Later interpretations
Lamia gradually evolved into a kind of succubus. Later authors described the Lamiai as haunting ghosts (phasma) which also employed illusion in the seduction of young men. They were companions of Hecate, the goddess of witchcraft and haunting ghosts, who came forth with her from the depths of the underworld. Many lurid details were conjured up by later writers, assembled in the Suda, expanded upon in Renaissance poetry and collected in Bulfinch and in Brewer's Dictionary of Phrase and Fable: Lamia was envious of other mothers and ate their children. She was usually female, but Aristophanes suggests a hermaphroditic phallus, perhaps simply for monstrosity's sake. Leinweber notes, "By the time of Apuleius, not only were Lamia characteristics liberally mixed into popular notions of sorcery, but at some level the very names were interchangeable." Nicolas K. Kiessling compared the lamia with the medieval succubus and Grendel in Beowulf.
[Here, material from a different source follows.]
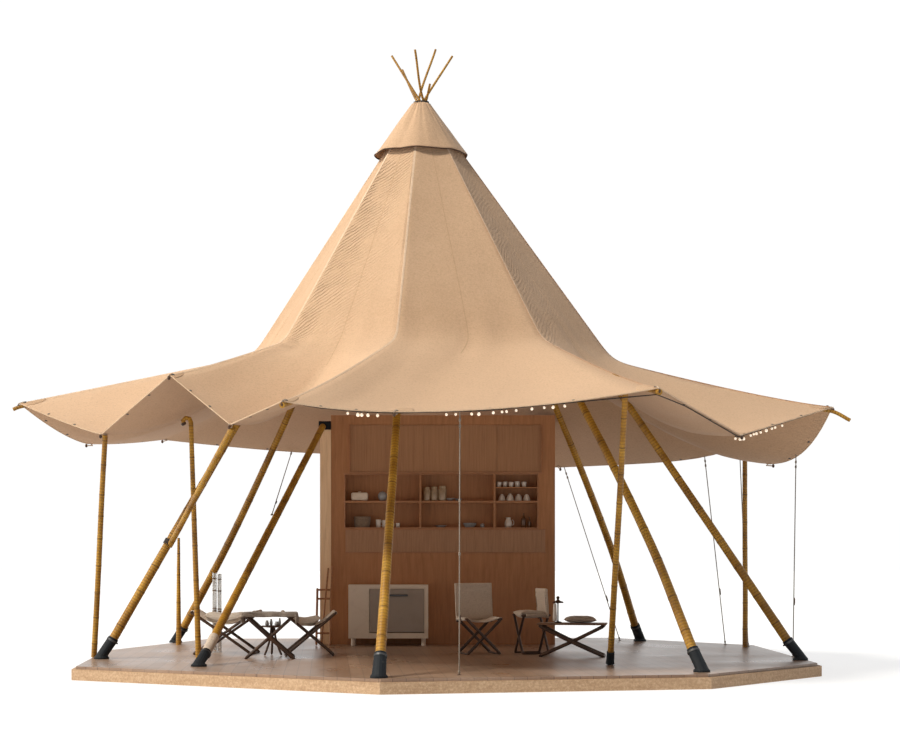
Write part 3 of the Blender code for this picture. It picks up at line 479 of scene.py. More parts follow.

One interpretation posits that the Lamia may have been a seductress, as in Philostratus' Life of Apollonius of Tyana, where the philosopher Apollonius reveals to the young bridegroom, Menippus, that his hastily-married wife is really a lamia, planning to devour him. Some harlots were named "Lamia". The connection between Demetrius Poliorcetes and the courtesan Lamia was notorious. In the painting by Herbert James Draper (1909, illustration below), the Lamia who moodily watches the serpent on her forearm appears to represent a hetaira. Though the lower body of Draper's Lamia is human, he alludes to her serpentine history by draping a shed snake skin about her waist.



Modern folk traditions
In the Modern Greek folk tradition, the Lamia has survived and retained many of her traditional attributes. John Cuthbert Lawson remarks that "....the chief characteristics of the Lamiae, apart from their thirst for blood, are their uncleanliness, their gluttony, and their stupidity". The contemporary Greek proverb, "the Lamia's sweeping", epitomises slovenliness; and the common expression, "the child has been strangled by the Lamia", explains the sudden death of young children. As in Bulgarian folklore and Basque legends, the Lamia in Greece is often associated with caves and damp places

In Modern Greek folk tales, Lamia is an ogress similar to Baba-Yaga. She lives in a remote house or tower, eats human flesh, has magical abilities, keeps magical objects, or knows information crucial to the hero of the tale's quest. The hero must avoid her, trick her, or gain her favour in order to obtain one of those. In some tales, the lamia has a daughter who is also a magician and helps the hero, eventually falling in love with him.